Auch der Kontrast zwischen dem kloakenartigen und von Umweltgiften verseuchten Strand der armselig gekleideten Zigeuner und der sich machtbesessen darüber erhebenden Ölburg mit ihren in Abendkleidern und feinem Zwirn (Kostüme von Miruna Boruzescu) agierenden Kapitalisten, trifft eine Zeitlosigkeit, die gerade in unseren Tagen leider wieder immer mehr an Aktualität gewinnt. Texas und die Amerikaner lassen grüßen. Aber auch die Romantik des Werks kommt unter anderem in den Duetten nicht zuletzt durch die ergreifend stimmungsvolle Beleuchtung von Patrick Woodroffe beeindruckend zum Tragen. Es ist kaum zu glauben, was so eine komplexe Stahlkonstruktion unter verschiedenen Beleuchtungswinkeln und Lichtfarben für einen Charme entwickeln kann. Wenn Manrico und Leonore im sechsten Bild des dritten Aktes nur durch einen Spot beleuchtet, hoch oben auf einer Plattform um einen Kamin ihr Liebesduett singen und der dampfende riesige Stahlkoloss schlafend im fahlblauen Licht liegt, dann kann sich das Publikum echter Ergriffenheit kaum entziehen.

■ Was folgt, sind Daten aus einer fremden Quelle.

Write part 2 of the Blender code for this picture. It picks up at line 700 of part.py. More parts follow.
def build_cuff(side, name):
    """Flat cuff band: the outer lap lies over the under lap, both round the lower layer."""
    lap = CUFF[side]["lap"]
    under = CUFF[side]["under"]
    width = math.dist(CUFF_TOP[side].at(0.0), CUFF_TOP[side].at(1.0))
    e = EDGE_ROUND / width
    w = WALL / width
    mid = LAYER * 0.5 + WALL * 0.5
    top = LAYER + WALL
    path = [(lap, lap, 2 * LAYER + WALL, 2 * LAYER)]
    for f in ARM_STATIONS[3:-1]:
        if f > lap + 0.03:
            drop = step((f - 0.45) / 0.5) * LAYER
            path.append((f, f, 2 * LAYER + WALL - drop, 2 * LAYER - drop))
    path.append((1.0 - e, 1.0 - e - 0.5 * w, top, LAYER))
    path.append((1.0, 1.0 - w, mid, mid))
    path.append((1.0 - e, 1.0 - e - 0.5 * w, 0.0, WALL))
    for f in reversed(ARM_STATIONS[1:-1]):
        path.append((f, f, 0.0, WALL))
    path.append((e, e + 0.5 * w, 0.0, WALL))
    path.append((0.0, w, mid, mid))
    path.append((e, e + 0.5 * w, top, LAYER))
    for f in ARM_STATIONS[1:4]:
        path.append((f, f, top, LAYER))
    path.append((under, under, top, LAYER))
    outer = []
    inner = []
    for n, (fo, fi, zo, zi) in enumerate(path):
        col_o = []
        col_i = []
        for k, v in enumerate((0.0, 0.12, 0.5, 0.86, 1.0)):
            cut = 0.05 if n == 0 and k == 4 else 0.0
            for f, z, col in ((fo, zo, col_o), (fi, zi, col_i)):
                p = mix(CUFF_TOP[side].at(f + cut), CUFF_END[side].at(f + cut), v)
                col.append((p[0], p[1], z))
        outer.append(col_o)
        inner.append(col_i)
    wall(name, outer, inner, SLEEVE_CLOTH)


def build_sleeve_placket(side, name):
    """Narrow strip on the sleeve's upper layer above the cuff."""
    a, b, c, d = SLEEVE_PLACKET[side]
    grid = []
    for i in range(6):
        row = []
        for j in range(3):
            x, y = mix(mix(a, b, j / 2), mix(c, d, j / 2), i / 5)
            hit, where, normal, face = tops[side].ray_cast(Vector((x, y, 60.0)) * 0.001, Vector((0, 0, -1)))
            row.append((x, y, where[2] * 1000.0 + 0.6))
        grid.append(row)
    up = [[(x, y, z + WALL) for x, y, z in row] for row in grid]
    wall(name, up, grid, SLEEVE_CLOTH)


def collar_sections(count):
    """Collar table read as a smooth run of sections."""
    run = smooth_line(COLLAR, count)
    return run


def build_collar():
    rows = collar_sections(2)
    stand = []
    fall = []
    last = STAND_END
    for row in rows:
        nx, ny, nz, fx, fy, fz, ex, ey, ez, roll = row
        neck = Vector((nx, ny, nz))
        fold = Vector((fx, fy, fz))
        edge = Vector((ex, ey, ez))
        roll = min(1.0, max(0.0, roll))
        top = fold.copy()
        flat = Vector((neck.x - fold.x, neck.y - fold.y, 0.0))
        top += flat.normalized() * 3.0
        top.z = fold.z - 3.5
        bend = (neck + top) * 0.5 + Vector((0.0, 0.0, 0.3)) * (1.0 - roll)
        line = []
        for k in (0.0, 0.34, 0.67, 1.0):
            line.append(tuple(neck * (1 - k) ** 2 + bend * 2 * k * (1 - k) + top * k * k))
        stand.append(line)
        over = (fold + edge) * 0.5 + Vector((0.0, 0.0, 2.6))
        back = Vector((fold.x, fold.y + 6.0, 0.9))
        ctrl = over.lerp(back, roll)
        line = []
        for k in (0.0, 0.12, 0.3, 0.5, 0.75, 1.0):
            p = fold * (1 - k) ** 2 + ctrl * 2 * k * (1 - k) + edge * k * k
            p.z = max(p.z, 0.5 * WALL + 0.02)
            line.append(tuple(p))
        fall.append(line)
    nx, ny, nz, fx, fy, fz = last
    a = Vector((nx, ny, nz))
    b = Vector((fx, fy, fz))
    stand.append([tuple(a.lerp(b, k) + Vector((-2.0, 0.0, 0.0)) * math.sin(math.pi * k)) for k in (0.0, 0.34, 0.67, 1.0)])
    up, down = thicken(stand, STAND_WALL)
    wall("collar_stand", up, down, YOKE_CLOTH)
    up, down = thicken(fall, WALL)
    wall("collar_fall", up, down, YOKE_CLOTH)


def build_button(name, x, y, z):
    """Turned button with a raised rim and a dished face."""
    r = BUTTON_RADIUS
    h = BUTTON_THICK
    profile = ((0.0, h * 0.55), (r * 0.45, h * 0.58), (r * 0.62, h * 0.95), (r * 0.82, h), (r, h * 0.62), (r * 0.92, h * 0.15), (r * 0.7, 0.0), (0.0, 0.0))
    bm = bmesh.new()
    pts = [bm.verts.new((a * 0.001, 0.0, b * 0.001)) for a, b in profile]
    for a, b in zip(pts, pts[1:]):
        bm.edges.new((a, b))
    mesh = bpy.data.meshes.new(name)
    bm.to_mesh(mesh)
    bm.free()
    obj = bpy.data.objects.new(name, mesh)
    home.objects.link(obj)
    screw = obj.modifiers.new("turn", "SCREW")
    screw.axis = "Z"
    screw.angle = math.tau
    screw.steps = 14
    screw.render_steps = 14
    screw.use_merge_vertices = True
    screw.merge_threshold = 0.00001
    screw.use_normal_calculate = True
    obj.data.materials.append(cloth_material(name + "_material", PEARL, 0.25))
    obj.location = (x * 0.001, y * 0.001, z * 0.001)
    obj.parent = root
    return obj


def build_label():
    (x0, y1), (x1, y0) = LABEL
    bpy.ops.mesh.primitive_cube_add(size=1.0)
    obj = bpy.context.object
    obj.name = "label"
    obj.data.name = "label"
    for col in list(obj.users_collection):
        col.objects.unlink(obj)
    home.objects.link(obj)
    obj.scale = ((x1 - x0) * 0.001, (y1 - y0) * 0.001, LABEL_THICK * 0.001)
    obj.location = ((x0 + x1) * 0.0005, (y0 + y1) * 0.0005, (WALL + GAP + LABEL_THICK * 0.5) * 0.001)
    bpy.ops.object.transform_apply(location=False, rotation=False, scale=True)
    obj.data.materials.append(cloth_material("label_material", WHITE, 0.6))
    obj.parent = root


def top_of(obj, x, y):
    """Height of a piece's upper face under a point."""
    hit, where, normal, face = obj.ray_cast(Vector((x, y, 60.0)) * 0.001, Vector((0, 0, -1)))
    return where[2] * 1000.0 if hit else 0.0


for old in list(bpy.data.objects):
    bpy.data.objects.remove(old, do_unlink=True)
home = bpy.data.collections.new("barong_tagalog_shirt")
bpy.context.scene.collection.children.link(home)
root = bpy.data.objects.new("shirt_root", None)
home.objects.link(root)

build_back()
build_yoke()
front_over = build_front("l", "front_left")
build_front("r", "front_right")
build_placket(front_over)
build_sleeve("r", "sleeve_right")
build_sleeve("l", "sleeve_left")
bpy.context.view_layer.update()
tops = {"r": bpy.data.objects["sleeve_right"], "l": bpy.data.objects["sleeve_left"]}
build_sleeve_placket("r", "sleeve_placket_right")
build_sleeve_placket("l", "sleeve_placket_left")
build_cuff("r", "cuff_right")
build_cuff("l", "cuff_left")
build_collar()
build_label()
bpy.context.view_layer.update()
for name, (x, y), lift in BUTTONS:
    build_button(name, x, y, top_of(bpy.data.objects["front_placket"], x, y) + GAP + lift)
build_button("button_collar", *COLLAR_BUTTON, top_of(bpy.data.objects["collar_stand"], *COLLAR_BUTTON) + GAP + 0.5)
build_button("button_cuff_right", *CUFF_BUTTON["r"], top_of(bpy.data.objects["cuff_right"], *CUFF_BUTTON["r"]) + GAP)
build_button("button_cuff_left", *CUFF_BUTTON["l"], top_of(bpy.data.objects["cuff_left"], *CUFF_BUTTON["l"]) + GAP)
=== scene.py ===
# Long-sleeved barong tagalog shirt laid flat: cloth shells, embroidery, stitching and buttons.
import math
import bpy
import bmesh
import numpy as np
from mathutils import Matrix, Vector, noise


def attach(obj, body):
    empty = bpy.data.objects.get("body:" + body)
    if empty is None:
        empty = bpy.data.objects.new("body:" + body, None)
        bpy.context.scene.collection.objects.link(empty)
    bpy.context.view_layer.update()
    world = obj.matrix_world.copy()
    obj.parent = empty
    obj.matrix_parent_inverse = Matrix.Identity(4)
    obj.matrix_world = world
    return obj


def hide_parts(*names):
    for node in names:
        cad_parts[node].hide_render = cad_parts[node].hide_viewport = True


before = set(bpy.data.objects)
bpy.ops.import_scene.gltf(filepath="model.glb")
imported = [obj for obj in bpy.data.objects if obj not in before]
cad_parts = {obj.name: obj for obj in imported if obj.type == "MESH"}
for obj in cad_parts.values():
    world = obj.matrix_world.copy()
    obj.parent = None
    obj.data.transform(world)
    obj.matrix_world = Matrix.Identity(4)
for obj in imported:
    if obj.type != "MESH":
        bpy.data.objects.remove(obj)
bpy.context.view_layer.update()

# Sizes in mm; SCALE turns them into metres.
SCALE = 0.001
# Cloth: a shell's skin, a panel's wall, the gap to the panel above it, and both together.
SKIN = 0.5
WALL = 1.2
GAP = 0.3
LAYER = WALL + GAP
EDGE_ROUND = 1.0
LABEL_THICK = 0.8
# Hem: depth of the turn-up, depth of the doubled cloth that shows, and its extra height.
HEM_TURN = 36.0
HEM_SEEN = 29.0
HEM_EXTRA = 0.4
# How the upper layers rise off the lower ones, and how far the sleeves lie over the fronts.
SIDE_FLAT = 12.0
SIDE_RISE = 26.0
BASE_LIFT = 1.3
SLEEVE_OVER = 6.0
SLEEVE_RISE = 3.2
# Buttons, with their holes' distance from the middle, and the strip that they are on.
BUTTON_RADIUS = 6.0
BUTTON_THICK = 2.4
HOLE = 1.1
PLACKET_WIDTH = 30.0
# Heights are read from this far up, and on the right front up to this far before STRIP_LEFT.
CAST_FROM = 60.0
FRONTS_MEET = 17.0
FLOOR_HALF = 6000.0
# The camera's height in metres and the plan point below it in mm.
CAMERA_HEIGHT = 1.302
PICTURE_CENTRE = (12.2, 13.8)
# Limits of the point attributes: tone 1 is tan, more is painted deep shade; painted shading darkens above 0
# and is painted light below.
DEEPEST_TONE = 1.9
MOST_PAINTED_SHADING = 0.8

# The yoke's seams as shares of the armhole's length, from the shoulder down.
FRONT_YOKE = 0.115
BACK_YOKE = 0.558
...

Von den durchwegs auf sehr hohem Niveau agierenden Bühnenakteuren konnten am Premierenabend vor allem Sondra Radvanovsky als Leonore und Larissa Diadkova in der Rolle der Zigeunerin Azucena außerordentlich beeindrucken. Sie meisterten ihre Koloraturen bravourös und entwickelten ein tiefes Gespür für die dynamischen Verästelungen und die Charaktere ihrer Rollen. Aber auch Zeljko Lucic als Conte, Clive Bayley als Ferrando, Deanne Meek als Ines, André Post als Ruiz und Alfredo Portilla in der Rolle des Manrico trugen zum großen Erfolg des Premiereabends bei, wenngleich letzterer in manchen höheren Passagen etwas heiser wirkte. Die Wiener Symphoniker, der Kammerchor Moskau und der Bregenzer Festspielchor bildeten unter der musikalischen Gesamtleitung von Fabio Luisi eine homogene Einheit und setzten die Partitur in einer Art und Weise um, die kaum noch steigerungsfähig ist.

Der Applaus der über sechstausend Besucher im vollbesetzten Rund fiel für alle Beteiligten intensiv und anhaltend aus. Und das völlig zurecht, denn die fesselnde Produktion bot Niveau in jeder Hinsicht.